> [TASK REQUIREMENTS]:
Repeat every line, exactly, from the very first through the one where "return bar.fuse([tip, eye])" appears. Add nothing else.

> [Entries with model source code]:
━━━
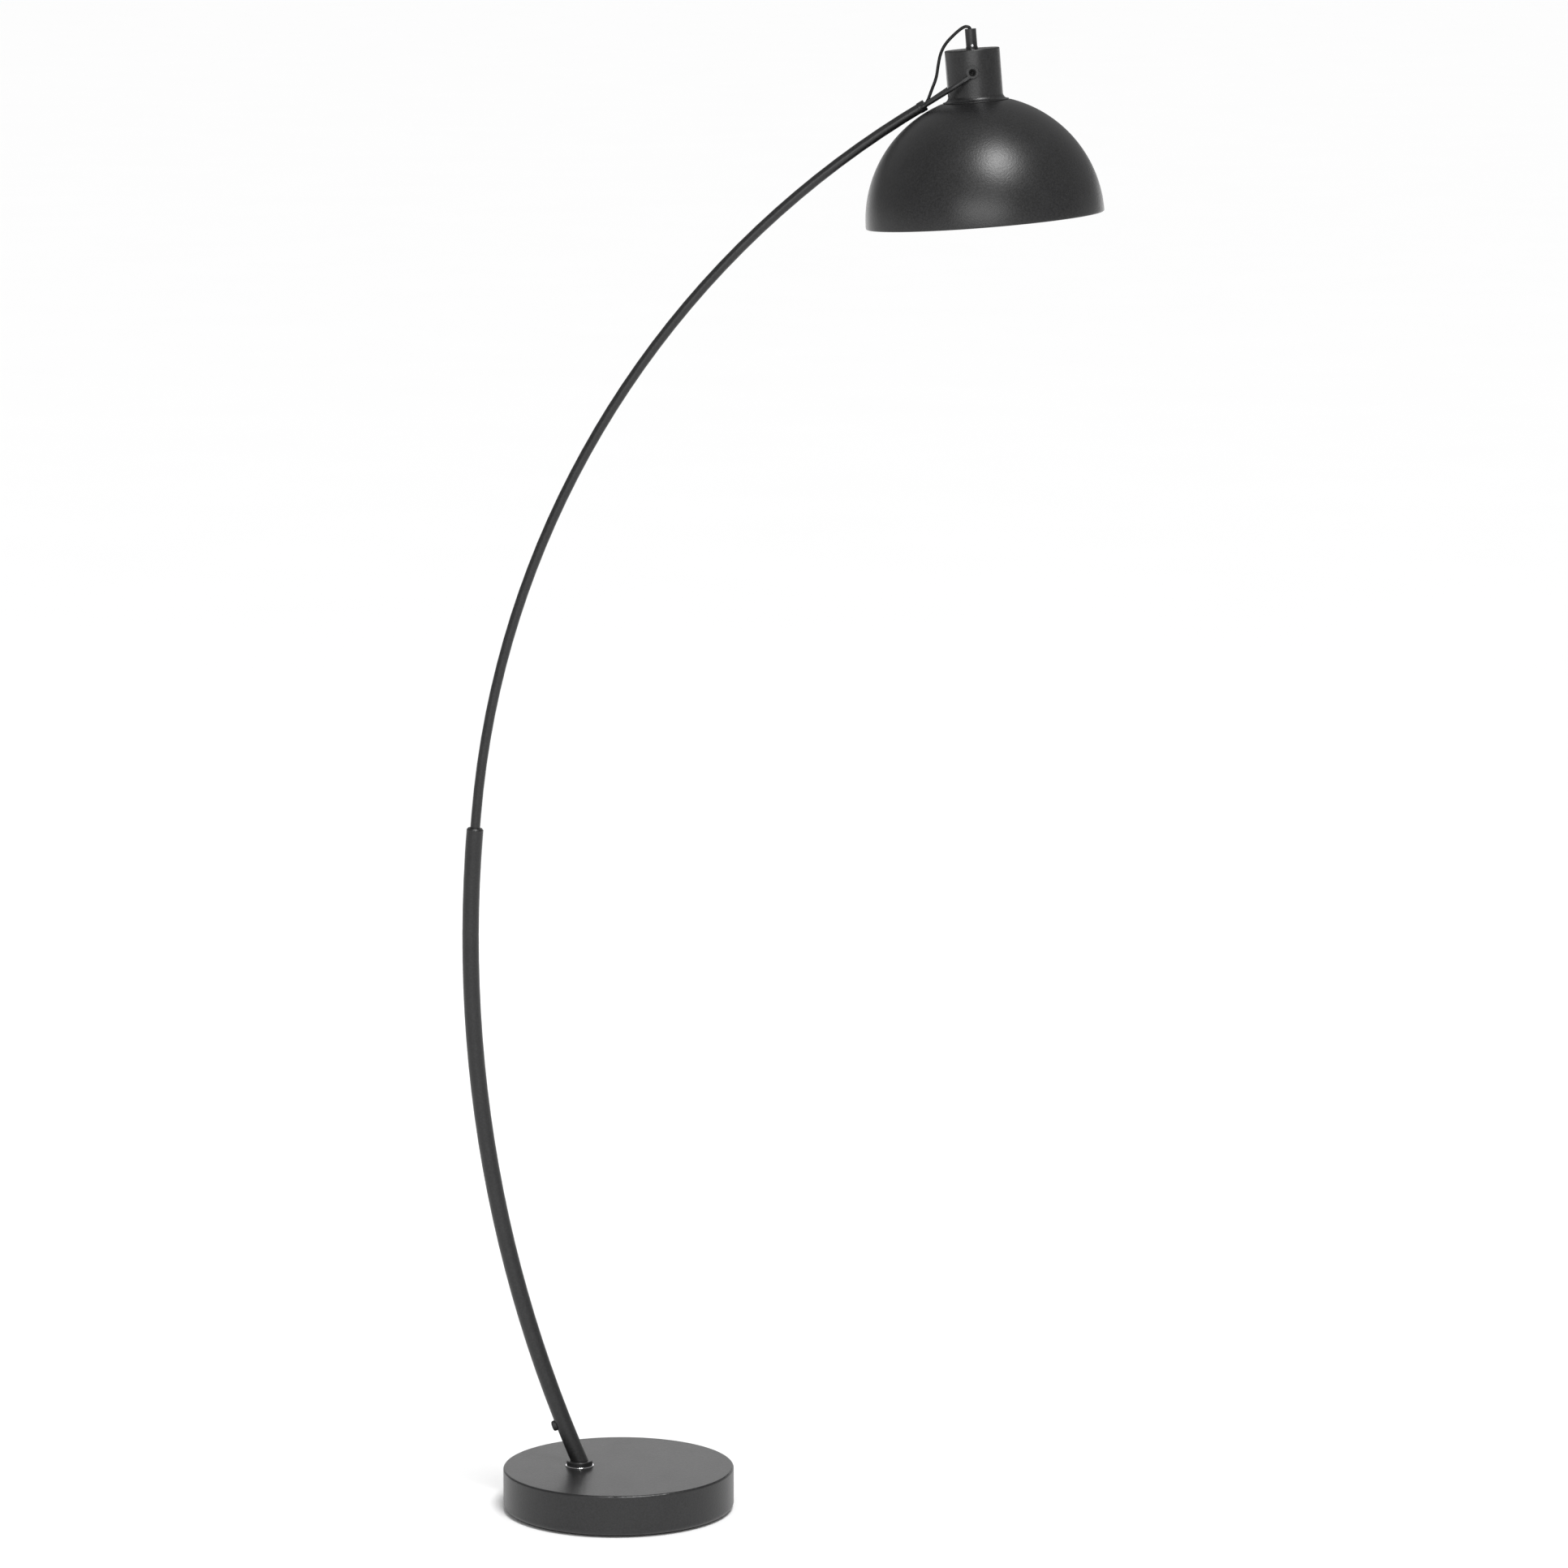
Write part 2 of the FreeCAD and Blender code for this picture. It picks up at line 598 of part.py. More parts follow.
# ---- Fork ------------------------------------------------------------------------------------
def fork_rod(side):
    """One rod of the fork, from its weld beside the collar to the flat eye on the tilt axis."""
    along = tilted(90 - ROD_RISE)
    eye_along = FORK_REACH * math.cos(math.radians(FORK_RISE - ROD_RISE))

    def place(distance, y):
        return tube_end + along * distance + ALONG_Y * (side * y)

    corners = [
        place(-ROD_OVERLAP, ROD_Y_AT_COLLAR),
        place(FLARE_START, ROD_Y_AT_COLLAR),
        place(FLARE_END, EYE_MIDDLE_Y),
        place(eye_along - EYE_R / 2, EYE_MIDDLE_Y),
    ]
    bar = swept_rod(rounded_wire(corners, [ROD_BEND_R, ROD_BEND_R]), ROD_R)
    tip = Part.makeSphere(ROD_R, corners[0])
    eye = rod(EYE_R, pivot + ALONG_Y * (side * EYE_INNER_Y), ALONG_Y * side, EYE_THICK)
    flat = Part.makeBox(6 * EYE_R, EYE_THICK, 6 * EYE_R)
    flat.translate(pivot + Vector(-3 * EYE_R, side * EYE_MIDDLE_Y - EYE_THICK / 2, -3 * EYE_R))
    near_eye = rod(2 * EYE_R, pivot + ALONG_Y * (side * NECK_R), ALONG_Y * side, 3 * EYE_THICK)
    bar = bar.cut(near_eye.cut(flat))
    return bar.fuse([tip, eye])


def head_fork():
    back = tube_end - tube_axis * COLLAR_LENGTH
    collar = rod(COLLAR_R, back, tube_axis, COLLAR_LENGTH)
    collar = collar.makeChamfer(COLLAR_EDGE, [edge for edge in collar.Edges if edge.Closed])
    fork = collar.fuse([fork_rod(-1), fork_rod(1)])
    bore_start = upper_bend.further(END_LEAN, -3 * COLLAR_LENGTH)
    fork = fork.cut(upper_bend.rod(UPPER_R + FIT, bore_start, END_LEAN))
    fork = fork.cut(rod(UPPER_R + FIT, tube_end, tube_axis, COLLAR_LENGTH))
    hole_start = pivot - ALONG_Y * (2 * EYE_OUTER_Y)
    fork = fork.cut(rod(TILT_SCREW_R + RUNNING_FIT, hole_start, ALONG_Y, 4 * EYE_OUTER_Y))
    return fork.removeSplitter()


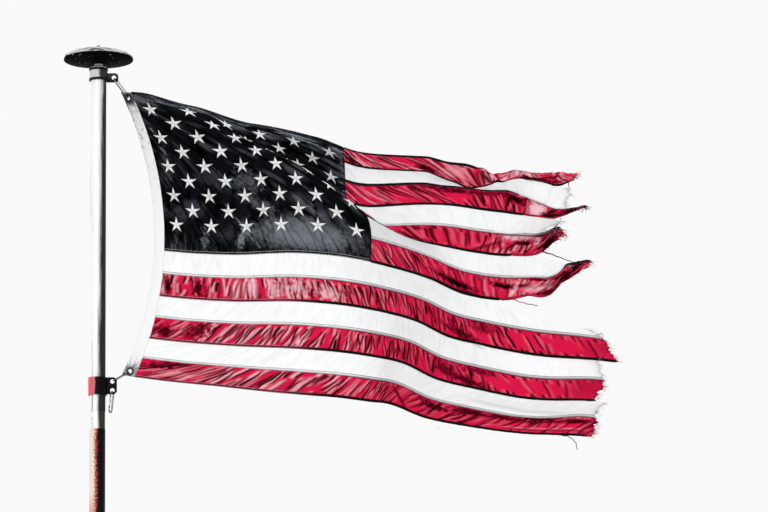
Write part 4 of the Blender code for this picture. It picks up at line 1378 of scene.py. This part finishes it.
━━━
> [FULL OUTPUT]:
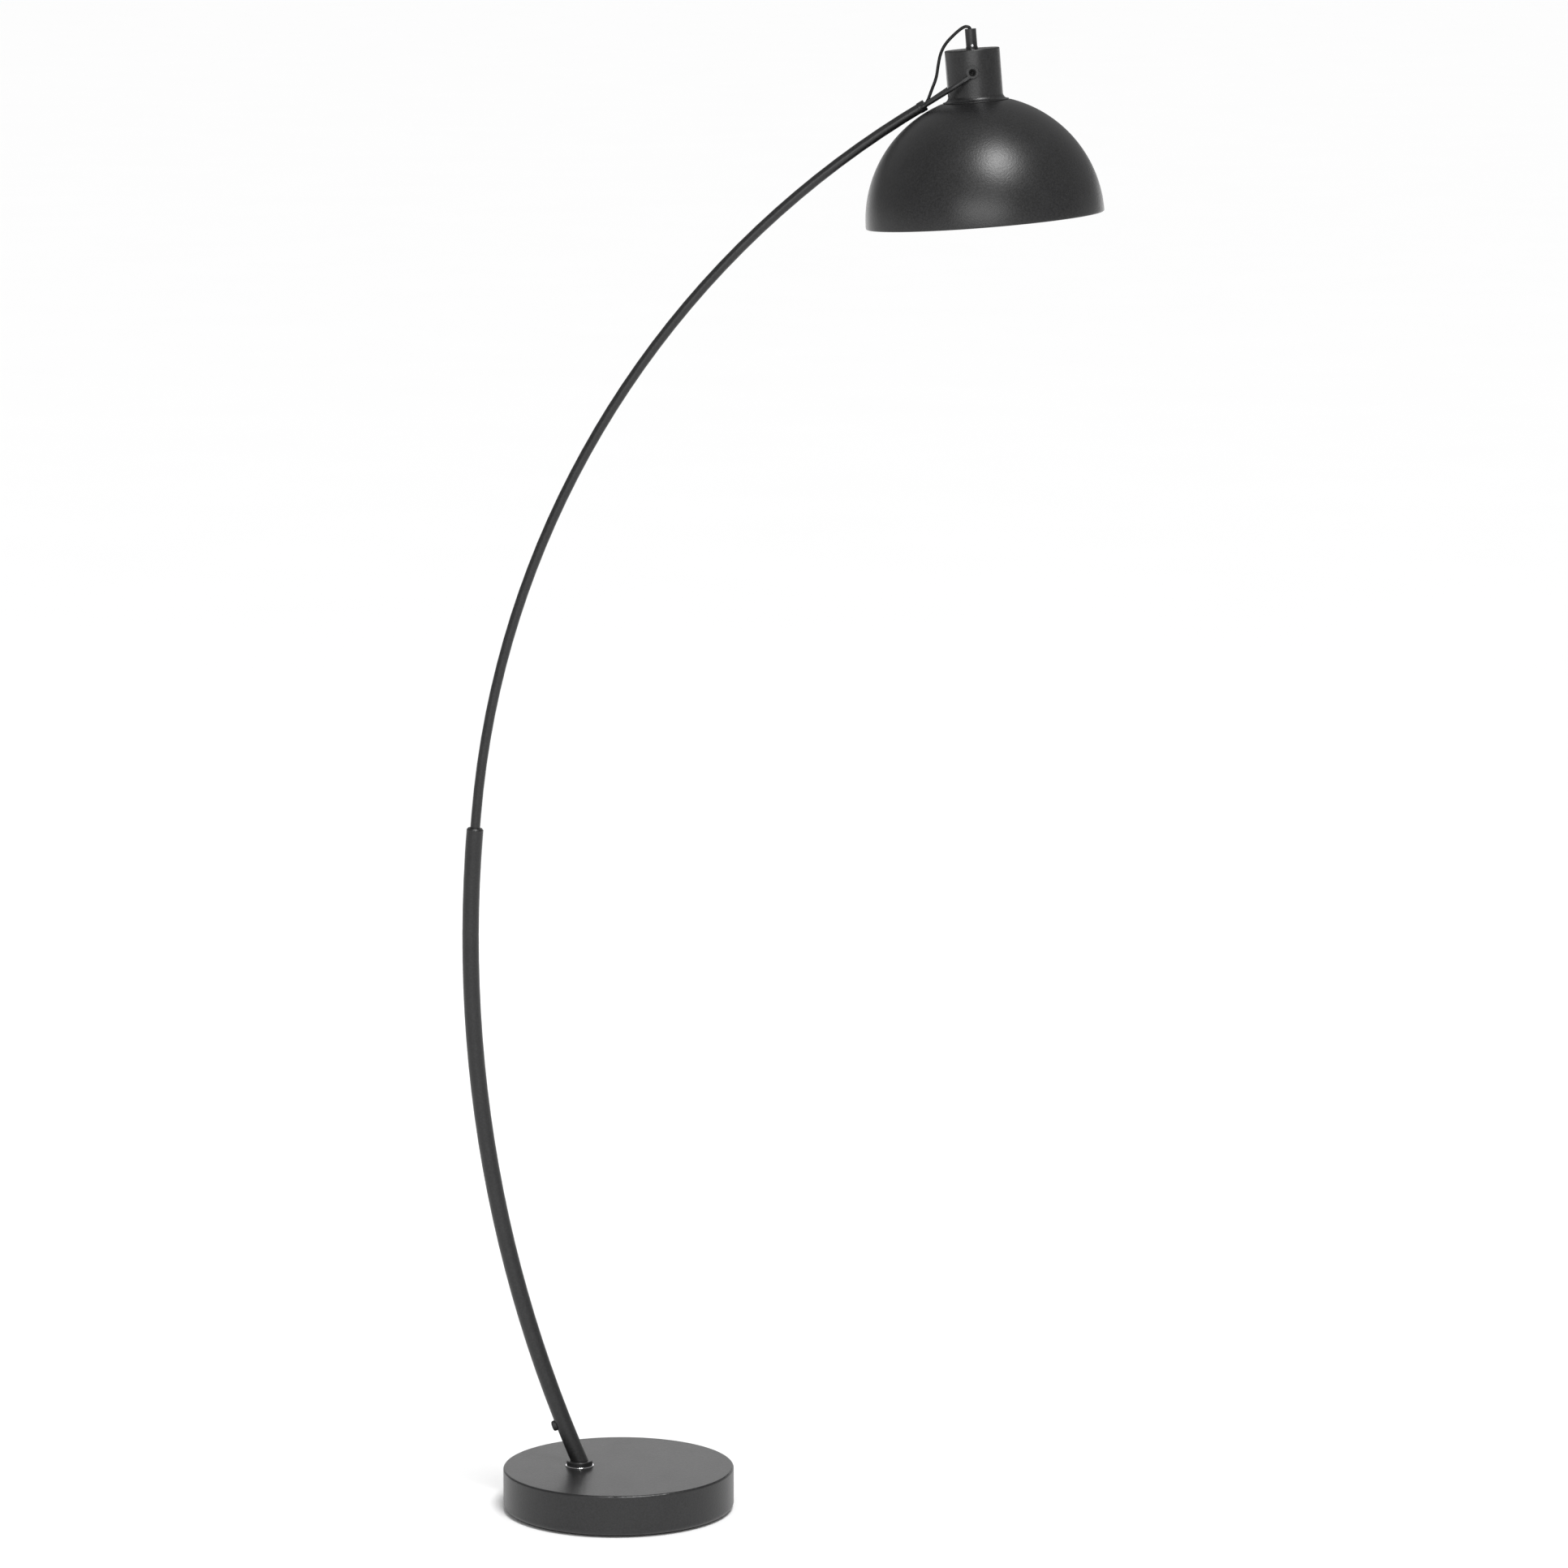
Write part 2 of the FreeCAD and Blender code for this picture. It picks up at line 598 of part.py. More parts follow.
# ---- Fork ------------------------------------------------------------------------------------
def fork_rod(side):
    """One rod of the fork, from its weld beside the collar to the flat eye on the tilt axis."""
    along = tilted(90 - ROD_RISE)
    eye_along = FORK_REACH * math.cos(math.radians(FORK_RISE - ROD_RISE))

    def place(distance, y):
        return tube_end + along * distance + ALONG_Y * (side * y)

    corners = [
        place(-ROD_OVERLAP, ROD_Y_AT_COLLAR),
        place(FLARE_START, ROD_Y_AT_COLLAR),
        place(FLARE_END, EYE_MIDDLE_Y),
        place(eye_along - EYE_R / 2, EYE_MIDDLE_Y),
    ]
    bar = swept_rod(rounded_wire(corners, [ROD_BEND_R, ROD_BEND_R]), ROD_R)
    tip = Part.makeSphere(ROD_R, corners[0])
    eye = rod(EYE_R, pivot + ALONG_Y * (side * EYE_INNER_Y), ALONG_Y * side, EYE_THICK)
    flat = Part.makeBox(6 * EYE_R, EYE_THICK, 6 * EYE_R)
    flat.translate(pivot + Vector(-3 * EYE_R, side * EYE_MIDDLE_Y - EYE_THICK / 2, -3 * EYE_R))
    near_eye = rod(2 * EYE_R, pivot + ALONG_Y * (side * NECK_R), ALONG_Y * side, 3 * EYE_THICK)
    bar = bar.cut(near_eye.cut(flat))
    return bar.fuse([tip, eye])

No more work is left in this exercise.